Adam Roberts said...

'Mr Sparkles'? Excellent, though I wonder why ITM has waited until now to reveal just how indebted it is to The Simpsons ...

Eileen Joy said...

I have to admit that, for most of my life, I have made a concerted effort to *not* give any of my pets names culled from medieval or other literatures. My partner, on the other hand, has dubbed all of her cats with names from Victorian literature: Wilkie Collins, Little Nell, and Oliver Twist [only Wilkie is still with us]. When I, at the age of 40-something, came into what could be called "my own cats," I named them Tom and Huck, because they were discovered in the swamp by the Pee Dee River behind our house in South Carolina but also because they would be moving to Missouri [hence, the Twain reference] soon thereafter. The name "Tom," for a cat, can sometimes be embarrassing, though, when you go to the vet and they ask what your cat's name is, and you say "Tom," and they look at you, like, "is that the *best* you can do?" Then I feel compelled to explain it's really Tom Sawyer and he's a river cat, and oh, just forget it.

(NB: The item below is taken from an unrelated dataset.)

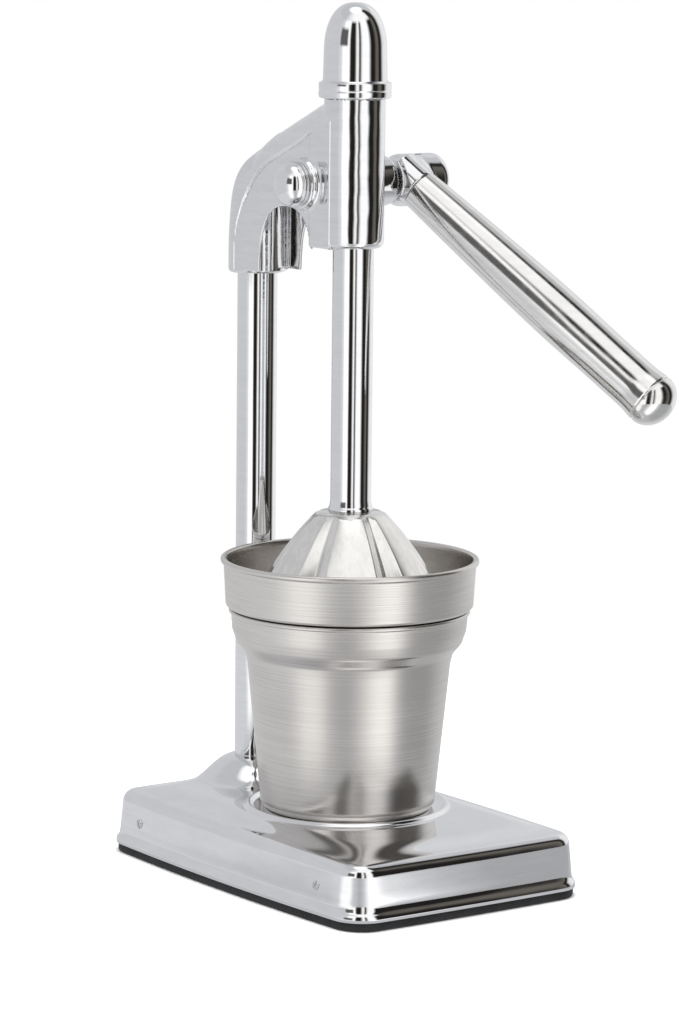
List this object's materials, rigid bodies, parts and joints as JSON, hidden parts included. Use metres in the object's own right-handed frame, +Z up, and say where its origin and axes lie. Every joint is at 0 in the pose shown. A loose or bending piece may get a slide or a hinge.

And yes, I have a new dog named Mr. Sparkles: that's his formal name. His "birth certificate" name is Sparky Pierre Joy [Pierre because he's French: a Papillon]; his royal title is the Earl of Sparkleville; and his street name is Sparky-J. He's a shelter dog, as all our animals are [we also have two other dogs: Georgie and Sophie, and I couldn't even tell you why we picked those names, seriously, but I think we obviously have a vested interest in dog names that end in the "ee" sound].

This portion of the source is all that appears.